Il dirottamento dell’ “Achille Lauro”
Mar Mediterraneo, lunedì 7 ottobre 1985 ore 13: quattro terroristi palestinesi, armati fino ai denti, prendono d’assalto la nave da crociera italiana “Achille Lauro”. Sono combattenti dell’FLP, una frangia estrema dell’OLP, e chiedono la liberazione di 50 loro compagni detenuti in Israele.
A distanza di oltre trentacinque anni, ripercorriamo la cronaca della più grave crisi diplomatica del dopoguerra tra Italia e USA.
Un commando dell’FLP, composto da quattro elementi - tra cui un minorenne - imbarcatisi a Genova con passaporti falsi, alle 13 del 7 ottobre 1985 irrompe nella sala pranzo del transatlantico italiano “Achille Lauro”, iniziando a sparare in aria e ferendo nella confusione un marinaio.
Al momento del dirottamento a bordo ci sono 320 membri dell’equipaggio, guidati dal comandante Gerardo De Rosa, e 107 passeggeri: gli altri 670 sono sbarcati per una visita guidata al Cairo.
L’obiettivo iniziale dei terroristi è di compiere un attentato nello scalo israeliano di Ashdod ma, scoperti dagli ufficiali della nave mentre cercano di nascondere delle armi, decidono per il dirottamento.
L’allarme viene captato da una nave svedese; poco dopo, nel primo pomeriggio, giunge anche alle autorità italiane. In serata la notizia viene diffusa in televisione, innanzitutto dal Tg1.

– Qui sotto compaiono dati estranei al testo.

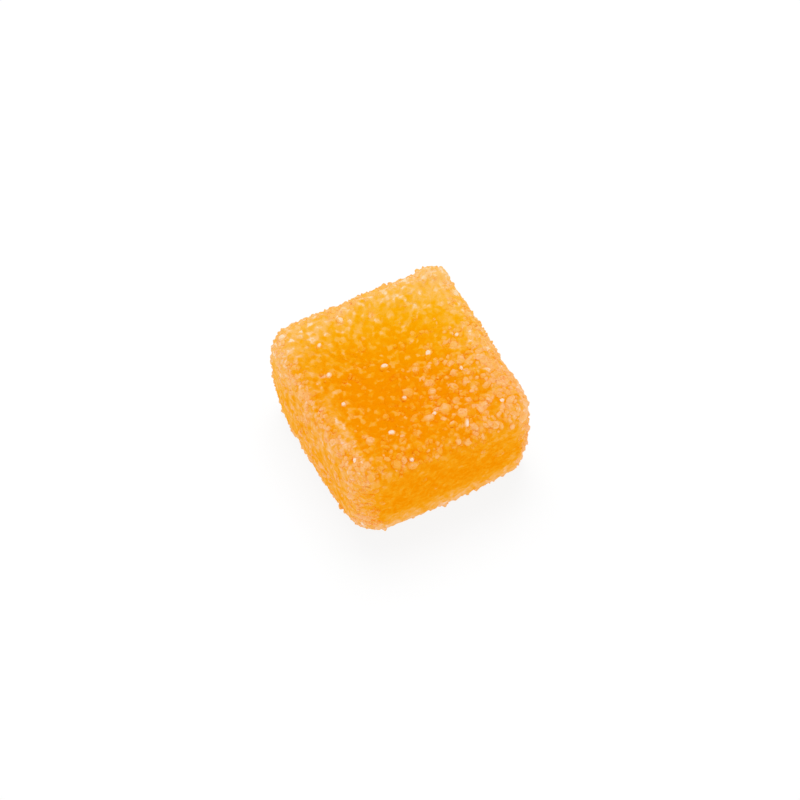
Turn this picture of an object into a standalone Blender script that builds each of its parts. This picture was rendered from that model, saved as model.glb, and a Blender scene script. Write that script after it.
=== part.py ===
"""Fruit jelly candy: one soft, moulded, nearly square block, out to the outline of its sugar coat.

The block is lofted from rounded rectangles. A profile of (inset, height) stations runs from the
flat base, round the base edge, up the wall and over the rim; the top then closes in a shallow dish.
Last, the whole shape is made a little uneven, as a soft sweet is, and one corner is drawn up.

Frame: metres, +Z up, origin at the middle of the base, where the candy rests. +Y is the back.
"""

import math

import bmesh
import bpy

# Driving sizes
WIDTH = 0.0240  # X, wall to wall where the candy is widest
DEPTH = 0.0245  # Y
HEIGHT = 0.0140  # to the rim of the top
CORNER_RADIUS = 0.0036  # upright corners, seen from above
RIM_RADIUS = 0.0028  # top edge
BASE_RADIUS = 0.0012  # bottom edge
BASE_DRAFT = 0.0003  # how far the foot of each wall stands in from the widest place
WALL_BULGE = 0.0002  # swell of each wall at half its height
DISH_DEPTH = 0.0008  # fall of the top from rim to middle
DISH_EASE = 1.5  # over 1, so that the dish is level where it meets the rim

# Unevenness of the soft block. A corner is (side in X, side in Y), each -1 or 1.
BASE_SHIFTS = {  # how far each foot stands from where an even block has it: (x, y)
    (-1, 1): (0.0009, -0.0003),
    (1, 1): (-0.0007, 0.0),
    (1, -1): (0.0002, 0.0011),
    (-1, -1): (0.0012, 0.0007),
}
RIM_SHIFTS = {
    (-1, 1): (-0.0001, 0.0005),
    (1, 1): (0.0001, 0.0003),
    (1, -1): (-0.0002, -0.0004),
    (-1, -1): (-0.0002, 0.0),
}
SIDE_BOWS = {  # how far the middle of each side stands out, at (foot, rim), by its direction
    (-1, 0): (0.0008, 0.0),
    (1, 0): (0.0, 0.0001),
    (0, -1): (0.0006, 0.0004),
    (0, 1): (0.0, 0.0001),
}
SURFACE_WAVE = 0.00010  # slow rise and fall all over
WAVE_LENGTH = 0.0090
WAVE_STARTS = (1.1, -0.6, 0.4, -0.9)  # where the waves in X, in Y and, across and along, in Z start
WALL_STRETCH = 0.6  # share of the waves' quickness up the walls
TOP_STRETCH = 0.8  # and along the top
SPUR_CORNER = (0.0099, 0.0103)  # the corner that was drawn up as the candy left its mould
SPUR_LIFT = 0.0008
SPUR_LEAN = (0.0004, 0.0001)
SPUR_RADIUS = 0.0019
SPUR_SQUARENESS = 6  # 2 is a bell, and more is a flat top with steep flanks
SPUR_FADE = 5  # how quickly the spur fades down the wall
TOP_FADE = 3  # how quickly the waves of the top fade down the wall

# Fineness of the mesh
CORNER_STEPS = 10  # per upright corner
SIDE_STEPS = 14  # per side, between the corners
BASE_STEPS = 4
WALL_STEPS = 6
RIM_STEPS = 8
DISH_STEPS = 12

# Material
JELLY_ORANGE = (1.0, 0.42, 0.03, 1.0)
JELLY_ROUGHNESS = 0.55
JELLY_CLOUDINESS = 0.6  # share of the light that is scattered inside
JELLY_SCATTER = 0.003  # how far that light is carried


def clear_scene():
    for old in list(bpy.data.objects):
        bpy.data.objects.remove(old, do_unlink=True)


def rounded_rectangle(half_x, half_y, radius):
    """Outline points, anticlockwise: four quarter arcs, with SIDE_STEPS steps along each side between."""
    arcs = []
    for turn in range(4):
        across = half_x - radius if turn in (0, 3) else radius - half_x
        along = half_y - radius if turn in (0, 1) else radius - half_y
        for step in range(CORNER_STEPS + 1):
            angle = math.pi / 2 * (turn + step / CORNER_STEPS)
            arcs.append((across + radius * math.cos(angle), along + radius * math.sin(angle)))
    outline = []
    for index, (x, y) in enumerate(arcs):
        outline.append((x, y))
        if index % (CORNER_STEPS + 1) == CORNER_STEPS:
            next_x, next_y = arcs[(index + 1) % len(arcs)]
            for step in range(1, SIDE_STEPS):
                share = step / SIDE_STEPS
                outline.append((x + (next_x - x) * share, y + (next_y - y) * share))
    return outline


def wall_profile():
    """(inset, height) stations from the edge of the flat base to the inner edge of the rim."""
    stations = []
    for step in range(BASE_STEPS + 1):
        angle = math.pi / 2 * step / BASE_STEPS
        stations.append((
            BASE_DRAFT + BASE_RADIUS * (1 - math.sin(angle)),
            BASE_RADIUS * (1 - math.cos(angle)),
        ))
    wall_top = HEIGHT - RIM_RADIUS
    for step in range(1, WALL_STEPS):
        share = step / WALL_STEPS
        inset = BASE_DRAFT * (1 - share) - WALL_BULGE * math.sin(math.pi * share)
        stations.append((inset, BASE_RADIUS + (wall_top - BASE_RADIUS) * share))
    for step in range(RIM_STEPS + 1):
        angle = math.pi / 2 * step / RIM_STEPS
        stations.append((
            RIM_RADIUS * (1 - math.cos(angle)),
            wall_top + RIM_RADIUS * math.sin(angle),
        ))
    return stations


def sections():
    """Every ring of the loft as (outline, height), from the base upwards and in to the dish."""
    rings = []
    for inset, height in wall_profile():
        radius = CORNER_RADIUS - inset
        outline = rounded_rectangle(WIDTH / 2 - inset, DEPTH / 2 - inset, radius)
        rings.append((outline, height))
    rim_outline = rings[-1][0]
    for step in range(1, DISH_STEPS):
        share = 1 - step / DISH_STEPS
        rings.append(([(x * share, y * share) for x, y in rim_outline], HEIGHT))
    return rings


def dish_fall(x, y):
    """How far the dished top lies under its rim: a product of two parabolas, eased at the rim."""
    across = min(1, abs(x) / (WIDTH / 2 - RIM_RADIUS))
    along = min(1, abs(y) / (DEPTH / 2 - RIM_RADIUS))
    return DISH_DEPTH * ((1 - across**2) * (1 - along**2)) ** DISH_EASE


def corner_shift(x, y, z):
    """The shift at one point: the corners' own, blended across the block and from foot to rim."""
    rise = min(z / HEIGHT, 1)
    shift_x = shift_y = 0
    for side_x, side_y in BASE_SHIFTS:
        share_x = (1 + side_x * max(-1, min(1, 2 * x / WIDTH))) / 2
        share_y = (1 + side_y * max(-1, min(1, 2 * y / DEPTH))) / 2
        base_x, base_y = BASE_SHIFTS[side_x, side_y]
        rim_x, rim_y = RIM_SHIFTS[side_x, side_y]
        shift_x += share_x * share_y * (base_x + (rim_x - base_x) * rise)
        shift_y += share_x * share_y * (base_y + (rim_y - base_y) * rise)
    return shift_x, shift_y


def side_bow(x, y, z):
    """How far each side's bow moves one point: a parabola along the side, from foot to rim."""
    rise = min(z / HEIGHT, 1)
    across, along = 2 * x / WIDTH, 2 * y / DEPTH
    bow_x = bow_y = 0
    for (side_x, side_y), (foot, rim) in SIDE_BOWS.items():
        reach = max(0, side_x * across + side_y * along) * (foot + (rim - foot) * rise)
        bow_x += side_x * reach * (1 - along**2)
        bow_y += side_y * reach * (1 - across**2)
    return bow_x, bow_y


def soften(x, y, z):
    """One point of the even block, moved to where the soft candy has it. The flat base stays flat."""
    rise = z / HEIGHT
    fall = dish_fall(x, y) * (z >= HEIGHT)
    shift_x, shift_y = corner_shift(x, y, z)
    bow_x, bow_y = side_bow(x, y, z)
    quickness = 2 * math.pi / WAVE_LENGTH
    start_x, start_y, start_across, start_along = WAVE_STARTS
    sway = SURFACE_WAVE * math.cos(quickness * WALL_STRETCH * z) * rise
    wave_x = sway * math.sin(quickness * y + start_x)
    wave_y = sway * math.sin(quickness * x + start_y)
    wave_z = SURFACE_WAVE * math.sin(quickness * x + start_across) * rise**TOP_FADE
    wave_z *= math.cos(quickness * TOP_STRETCH * y + start_along)
    spur_x, spur_y = SPUR_CORNER
    away = math.hypot(x - spur_x, y - spur_y) / SPUR_RADIUS
    spur = math.exp(-(away**SPUR_SQUARENESS)) * rise**SPUR_FADE
    return (
        x + shift_x + bow_x + wave_x + SPUR_LEAN[0] * spur,
        y + shift_y + bow_y + wave_y + SPUR_LEAN[1] * spur,
        z - fall + wave_z + SPUR_LIFT * spur,
    )


def candy_mesh():
    """The closed loft: rings bridged one to the next, an n-gon under it and a poked face on top."""
    shape = bmesh.new()
    loops = []
    for outline, height in sections():
        verts = [shape.verts.new(soften(x, y, height)) for x, y in outline]
        pairs = zip(verts, verts[1:] + verts[:1])
        loops.append([shape.edges.new(pair) for pair in pairs])
        if len(loops) == 1:
            shape.faces.new(verts[::-1])
        else:
            bmesh.ops.bridge_loops(shape, edges=loops[-2] + loops[-1])
    middle = shape.faces.new(verts)
    bmesh.ops.poke(shape, faces=[middle])
    bmesh.ops.recalc_face_normals(shape, faces=shape.faces)
    mesh = bpy.data.meshes.new("fruit_jelly")
    shape.to_mesh(mesh)
    shape.free()
    mesh.shade_smooth()
    return mesh


def jelly_material():
    material = bpy.data.materials.new("sugared_jelly")
    material.use_nodes = True
    shader = material.node_tree.nodes["Principled BSDF"]
    shader.inputs["Base Color"].default_value = JELLY_ORANGE
    shader.inputs["Roughness"].default_value = JELLY_ROUGHNESS
    shader.inputs["Metallic"].default_value = 0.0
    shader.inputs["Subsurface Weight"].default_value = JELLY_CLOUDINESS
    shader.inputs["Subsurface Scale"].default_value = JELLY_SCATTER
    return material


def main():
    clear_scene()
    mesh = candy_mesh()
    mesh.materials.append(jelly_material())
    candy = bpy.data.objects.new("fruit_jelly", mesh)
    bpy.context.scene.collection.objects.link(candy)


main()
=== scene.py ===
"""Looks of one sugar-coated fruit jelly candy: a soft jelly core and four kinds of sugar."""

import math

import bpy
import numpy as np
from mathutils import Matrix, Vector


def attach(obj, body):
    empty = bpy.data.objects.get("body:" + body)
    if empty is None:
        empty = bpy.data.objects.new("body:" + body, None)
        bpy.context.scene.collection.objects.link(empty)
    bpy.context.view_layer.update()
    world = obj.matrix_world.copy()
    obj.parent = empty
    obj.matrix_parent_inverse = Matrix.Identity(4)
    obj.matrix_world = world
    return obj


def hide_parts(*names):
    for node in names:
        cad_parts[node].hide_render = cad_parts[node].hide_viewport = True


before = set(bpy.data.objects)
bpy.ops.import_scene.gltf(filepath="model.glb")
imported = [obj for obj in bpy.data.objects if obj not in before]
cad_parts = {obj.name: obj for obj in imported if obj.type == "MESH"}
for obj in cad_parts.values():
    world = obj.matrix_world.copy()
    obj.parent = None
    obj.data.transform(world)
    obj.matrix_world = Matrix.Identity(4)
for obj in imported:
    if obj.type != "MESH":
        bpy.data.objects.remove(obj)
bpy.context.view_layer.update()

# Sizes of the even block, in metres, as its solid has them
WIDTH = 0.0240
DEPTH = 0.0245
HEIGHT = 0.0140
CORNER_RADIUS = 0.0036
RIM_RADIUS = 0.0028
BASE_RADIUS = 0.0012
BASE_DRAFT = 0.0003
WALL_BULGE = 0.0002
DISH_DEPTH = 0.0008
DISH_EASE = 1.5

# How the soft block departs from the even one. A corner is (side in X, side in Y).
BASE_SHIFTS = {
    (-1, 1): (0.0009, -0.0003),
    (1, 1): (-0.0007, 0.0),
    (1, -1): (0.0002, 0.0011),
    (-1, -1): (0.0012, 0.0007),
}
RIM_SHIFTS = {
    (-1, 1): (-0.0001, 0.0005),
    (1, 1): (0.0001, 0.0003),
    (1, -1): (-0.0002, -0.0004),
    (-1, -1): (-0.0002, 0.0),
}
SIDE_BOWS = {  # at (foot, rim), by the direction of the side
    (-1, 0): (0.0008, 0.0),
    (1, 0): (0.0, 0.0001),
    (0, -1): (0.0006, 0.0004),
    (0, 1): (0.0, 0.0001),
}
SURFACE_WAVE = 0.00010
WAVE_LENGTH = 0.0090
WAVE_STARTS = (1.1, -0.6, 0.4, -0.9)
WALL_STRETCH = 0.6
TOP_STRETCH = 0.8
SPUR_CORNER = (0.0099, 0.0103)
SPUR_LIFT = 0.0008
SPUR_LEAN = (0.0004, 0.0001)
SPUR_RADIUS = 0.0019
SPUR_SQUARENESS = 6
SPUR_FADE = 5
TOP_FADE = 3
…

Si apprende che i quattro sono membri del “Fronte per la liberazione della Palestina” (una frangia estrema dell’OLP presieduto da Yasser Arafat) e che chiedono in cambio la liberazione di 50 palestinesi detenuti in Israele. Scartata l’ipotesi di una soluzione di forza, per l’estrema rischiosità della situazione, il Governo italiano, in contrasto con gli USA, apre le trattative trovando un alleato nello stesso Arafat, che prende le distanze dai dirottatori.
Nel frattempo, di fronte al diniego della Siria ad autorizzare l’attracco (d’accordo con l’Italia), il commando individua un passeggero ebreo disabile con passaporto americano, Leon Klinghoffer, e lo uccide brutalmente, gettandone il corpo in mare.
La situazione sembra sbloccarsi con l’intervento di Abu Abbas, emissario di Arafat, che convince i terroristi a consegnarsi alle autorità egiziane con la promessa di un salvacondotto.
L’Italia - che secondo la versione ufficiale ignora l’uccisione del passeggero - dà il via libera all’operazione, tra le proteste dell’amministrazione americana guidata da Ronald Reagan, che invece è decisa a mettere le mani sui terroristi e sullo stesso Abbas. L’aereo su cui sono imbarcati questi ultimi viene quindi intercettato dai caccia americani e costretto ad atterrare nella base aerea di Sigonella (in Sicilia).
Qui si scatena una vera e propria crisi diplomatica tra gli Stati Uniti e l’Italia, che attraverso il presidente del Consiglio Bettino Craxi dice “No” allo storico alleato che chiede la consegna dei terroristi. Solo quando il commando verrà preso in consegna dalle forze dell’ordine italiane l’Egitto lascerà partire l’ “Achille Lauro”, trattenuta fino a sabato 12 ottobre.
Finisce così un incubo durato sei giorni che segnerà un passaggio storico importante nei rapporti tra l’Italia e gli Stati Uniti, nell’ambito della cosiddetta “questione mediorientale”.